Arriving in Vietnam as a foot soldier is akin to arriving at boot camp as a recruit. Things are new, and you ascribe evil to the simplest physical objects around you: you see red in the sand, swarms of angels and avatars in the sky, pity in the eyes of the chaplain, concealed anger in the eyes of the girls who sell you Coke. You are not sure how to conduct yourself—whether to show fear, to live secretly with it, to show resignation or disgust. You wish it were all over. You begin the countdown. You take the inky, mildew smell of Vietnam into your lungs.

After a week at the Combat Center, a truck took six of us down Highway One to a hill called LZ Gator.

A sergeant welcomed us, staring at us like he was buying meat, and he explained that LZ Gator was headquarters for the Fourth Battalion, Twentieth Infantry, and that the place was our new home.

“I don’t want you guys getting too used to Gator,” he said. “You won’t be here long. You’re gonna fill out some forms in a few minutes, then we’ll get you all assigned to rifle companies, then you’re going out to the boonies. Got it? Just like learning to swim. We just toss you in and let you hoof it and eat some C rations and get a little action under your belts. It’s better that way than sitting around worrying about it.

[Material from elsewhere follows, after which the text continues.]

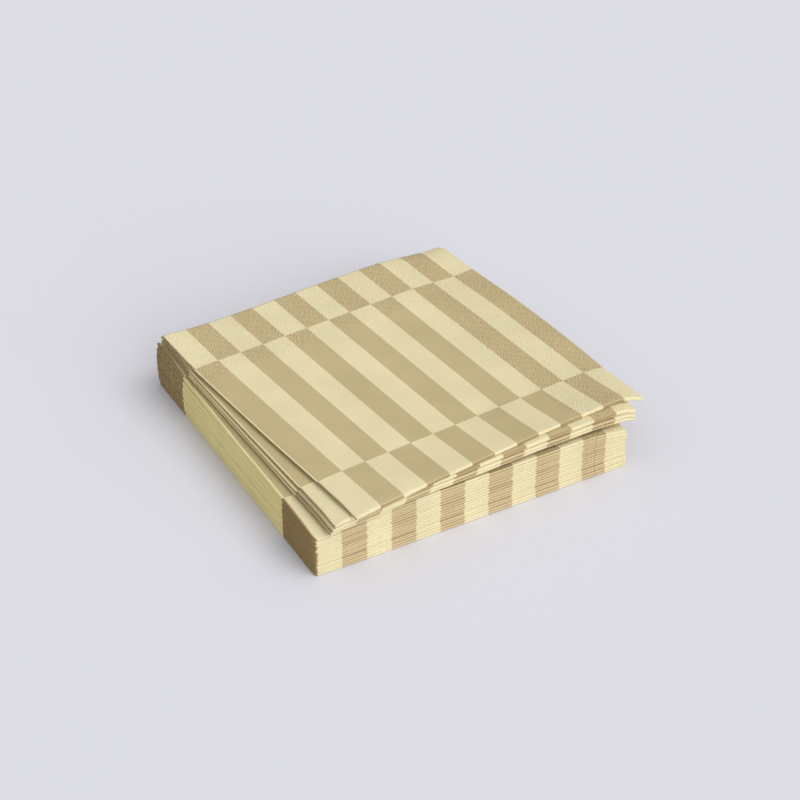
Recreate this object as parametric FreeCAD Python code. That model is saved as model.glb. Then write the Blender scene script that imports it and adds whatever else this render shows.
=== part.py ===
"""Stack of paper napkins, quarter-folded: a square pile with four more fanned out on top.

Each napkin is one square sheet of tissue folded twice, so it lies four leaves thick.
The first fold runs along the left side. The second runs along the front and wraps an
outer pair of leaves round an inner pair. The right and the back side are open.

Millimetres, +Z up. The origin is the middle of the bottom napkin's underside, +X points
to the open right side and +Y to the open back side.
"""

import FreeCAD, Part
import math
import os

from FreeCAD import Vector

# The folded sheet
folded_width = 165.0        # from the first fold to the open right side
folded_depth = 165.0        # from the second fold to the open back side
sheet_thickness = 0.27      # the plies of tissue together, as they lie in the pile
leaf_gap = 0.08             # air between the two leaves of a pair, inside the first fold
pair_gap = 0.08             # air between the two pairs, inside the second fold
crease_bevel = 0.2          # the first fold is pressed flat, with bevelled corners
leaf_step = 0.4             # the inner leaf of a pair ends this much short of the outer one
rise_run = 22.0             # distance behind the second fold in which the upper pair rises

# The square pile
pile_count = 16
napkin_gap = 0.06           # air between a napkin and the next one
pile_turn = 0.45            # degrees that the napkins in the middle of the pile are turned
pile_front_slip = 0.25      # how far every other napkin lies back from the front
pile_puffs = {5: 0.12, 11: 0.35, 16: 0.3}     # napkin number: rise of its upper pair

# The napkins fanned out on top, from the lowest up
fan_turns = (2.0, 2.35, 2.95, 6.1)      # degrees, to the left as seen from above
fan_tilts = (0.30, 0.60, 0.90, 1.20)    # degrees that the folded left side stands up
fan_puffs = (0.0, 0.1, 0.25, 0.5)       # rise of the upper pair
fan_corner_x = (6.4, 7.0, 8.4, 17.3)    # front left corner, to the right of the pile's
fan_corner_y = (3.0, 3.4, 3.6, 5.2)     # and in front of the pile's front
fan_gap = 0.12              # least air between a fanned napkin and the one below it

pair_thickness = 2 * sheet_thickness + leaf_gap
bend_radius = pair_gap / 2 + pair_thickness / 2     # middle of the pair round the second fold
napkin_thickness = 2 * pair_thickness + pair_gap

X_AXIS = Vector(1, 0, 0)
Y_AXIS = Vector(0, 1, 0)
Z_AXIS = Vector(0, 0, 1)
ORIGIN = Vector(0, 0, 0)


def pair_section(y):
    """Section across a pair of leaves: two flat legs joined by the pressed first fold.

    It stands in the plane at y, its fold at x = 0, its lower leg on z = 0.
    """
    short_end = folded_width - leaf_step
    upper_leg = sheet_thickness + leaf_gap
    outline = [
        (crease_bevel, 0), (folded_width, 0), (folded_width, sheet_thickness),
        (sheet_thickness, sheet_thickness), (sheet_thickness, upper_leg),
        (short_end, upper_leg), (short_end, pair_thickness), (crease_bevel, pair_thickness),
        (0, pair_thickness - crease_bevel), (0, crease_bevel), (crease_bevel, 0),
    ]
    return Part.Face(Part.makePolygon([Vector(x, y, z) for x, z in outline]))


def run(section, distance):
    """A straight stretch of the pair of leaves, and the section at its far end."""
    return section.extrude(Y_AXIS * distance), section.translated(Y_AXIS * distance)


def bend(section, y, z, axis, degrees):
    """A stretch of the pair bent round the line at y and z, and the section at its far end."""
    centre = Vector(0, y, z)
    return section.revolve(centre, axis, degrees), section.rotated(centre, axis, degrees)


def rise(section, y, z, puff):
    """Two equal bends that lift the pair by puff within rise_run, and the section behind them."""
    angle = 2 * math.atan(puff / rise_run)
    radius = rise_run / (2 * math.sin(angle))
    degrees = math.degrees(angle)
    up, section = bend(section, y, z + radius, X_AXIS, degrees)
    crest_z = z + puff - radius
    level, section = bend(section, y + rise_run, crest_z, -X_AXIS, degrees)
    return [up, level], section


def folded_napkin(puff):
    """One napkin lying flat: the pair of leaves is carried forward along the bottom, round
    the second fold and back along the top. Its front left corner is at x = 0, y = 0."""
    fold_y = bend_radius + pair_thickness / 2
    bottom, section = run(pair_section(folded_depth), fold_y - folded_depth)
    front, section = bend(section, fold_y, pair_thickness / 2 + bend_radius, -X_AXIS, 180)
    solids = [bottom, front]
    level_y = fold_y
    if puff > 0:
        top_z = pair_thickness / 2 + 2 * bend_radius
        rising, section = rise(section, fold_y, top_z, puff)
        solids += rising
        level_y += rise_run
    top, section = run(section, folded_depth - leaf_step - level_y)
    solids.append(top)
    return solids[0].fuse(solids[1:]).removeSplitter().Solids[0]


def place(shape, corner_x, corner_y, turn, tilt, z):
    """Stands the left side up by tilt about the right side, turns the napkin to the left about
    its front left corner, and puts that corner at corner_x, corner_y from the pile's own."""
    placed = shape.copy()
    placed.rotate(Vector(folded_width, 0, 0), Y_AXIS, tilt)
    placed.rotate(ORIGIN, Z_AXIS, turn)
    placed.translate(Vector(corner_x - folded_width / 2, corner_y - folded_depth / 2, z))
    return placed


def height_at(x, y, corner_x, corner_y, turn, tilt, z):
    """Height of a tilted napkin's underside at a point of the plan, both from the pile's corner."""
    across = (x - corner_x) * math.cos(math.radians(turn)) + (y - corner_y) * math.sin(math.radians(turn))
    return z + (folded_width - across) * math.tan(math.radians(tilt))


def corners_of(corner_x, corner_y, turn):
    """The four corners of a napkin in the plan, from the pile's own front left corner."""
    along = Vector(math.cos(math.radians(turn)), math.sin(math.radians(turn)), 0)
    back = Vector(-along.y, along.x, 0)
    first = Vector(corner_x, corner_y, 0)
    return [first + along * i * folded_width + back * j * folded_depth for i in (0, 1) for j in (0, 1)]


def square_pile():
    """The square pile's napkins from the bottom up, and the height of its top."""
    napkins = []
    z = 0.0
    for number in range(1, pile_count + 1):
        puff = pile_puffs.get(number, 0.0)
        level = (number - 1) / max(pile_count - 1, 1)
        turn = pile_turn * math.sin(math.pi * level)
        slip = pile_front_slip * (number % 2)
        napkins.append(place(folded_napkin(puff), 0, slip, turn, 0, z))
        z += napkin_thickness + puff + napkin_gap
    return napkins, z - napkin_gap


def fan(pile_top):
    """The fanned napkins, each resting with its right side on the one below."""
    napkins = []
    below = (0, 0, 0, 0, pile_top)
    below_thickness = 0
    for corner_x, front, turn, tilt, puff in zip(fan_corner_x, fan_corner_y, fan_turns, fan_tilts, fan_puffs):
        seat = (corner_x, -front, turn, tilt)
        lifts = [
            height_at(c.x, c.y, *below) + below_thickness - height_at(c.x, c.y, *seat, 0)
            for c in corners_of(corner_x, -front, turn)
        ]
        z = max(lifts) + fan_gap
        napkins.append(place(folded_napkin(puff), *seat, z))
        below = seat + (z,)
        below_thickness = (napkin_thickness + puff) / math.cos(math.radians(tilt))
    return napkins


os.makedirs("parts", exist_ok=True)
pile, pile_top = square_pile()
stack = pile + fan(pile_top)
for number, napkin in enumerate(stack, start=1):
    napkin.exportStep("parts/napkin_%02d.step" % number)
    print("napkin_%02d" % number, napkin.ShapeType, len(napkin.Solids), napkin.isValid(),
          round(napkin.Volume, 1), round(napkin.BoundBox.ZMin, 2), round(napkin.BoundBox.ZMax, 2))
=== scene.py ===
"""The looks of a stack of paper napkins: a square pile of sixteen with four more fanned out on top.

Lengths below are in millimetres, and a mesh is turned into metres when it is made. Inside this
script a place on the stack is measured from the pile's front left corner: x runs to the right
along the front folds, y runs back along the left folds, and z runs up from the table.
"""

import math

import bpy
import numpy as np
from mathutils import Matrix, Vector


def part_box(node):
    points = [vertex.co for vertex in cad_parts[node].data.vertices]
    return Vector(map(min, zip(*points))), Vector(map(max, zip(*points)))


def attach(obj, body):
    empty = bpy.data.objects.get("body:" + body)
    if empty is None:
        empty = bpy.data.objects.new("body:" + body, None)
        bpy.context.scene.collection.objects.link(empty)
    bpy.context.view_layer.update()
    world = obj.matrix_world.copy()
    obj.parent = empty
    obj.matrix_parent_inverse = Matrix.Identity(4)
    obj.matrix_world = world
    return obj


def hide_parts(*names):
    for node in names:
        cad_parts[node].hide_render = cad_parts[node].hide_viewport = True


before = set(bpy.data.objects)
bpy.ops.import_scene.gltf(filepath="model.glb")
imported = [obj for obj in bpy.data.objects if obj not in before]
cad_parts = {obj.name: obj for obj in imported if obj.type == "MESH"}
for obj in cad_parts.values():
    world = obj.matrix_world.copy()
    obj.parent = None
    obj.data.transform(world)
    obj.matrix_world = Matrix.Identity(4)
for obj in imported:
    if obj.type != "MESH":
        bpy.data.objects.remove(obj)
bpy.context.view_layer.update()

# The square pile
# Sixteen luncheon napkins of soft three-ply tissue, printed on one side in cream and tan.
# Each is one square sheet folded in half to the left and then in half to the front, and the
# folded napkins lie squared up on their folds, with the cut edges at the right and the back.
side = 165.0                # a folded napkin, half of the sheet's side
paper = 0.27                # three plies pressed together
leaf_gap = 0.08             # air inside the first fold
pair_gap = 0.08             # air inside the second fold
pair = 2 * paper + leaf_gap
fold_radius = pair_gap / 2 + pair / 2          # the middle of the pair round the second fold
fold_line_y = fold_radius + pair / 2           # where the second fold's round ends
thickness = 2 * pair + pair_gap
crease_middle = (pair + leaf_gap) / 4          # the middle of the paper round the first fold
first_fold_bends, second_fold_bends = 8, 10    # facets round each fold
printed, unprinted = 1.0, 0.0                  # the sheet's two faces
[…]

“Okay, that’s enough bullshit. Just don’t get no illusions.” He softened his voice a trifle. “Of course, don’t get too scared. We lose some men, sure, but it ain’t near as bad as ’66, believe me, I was in the Nam in ’66, an’ it was bad shit then, getting our butts kicked around. And this area—you guys lucked out a little, there’s worse places in the Nam. We got mines, that’s the big thing here, plenty of ’em. But this ain’t the delta, we ain’t got many NVA, so you’re lucky. We got some mines and local VC, that’s it. Anyhow, enough bullshit, like I say, it ain’t all that bad. Okay, we got some personnel cards here, so fill ’em out, and we’ll chow you down.”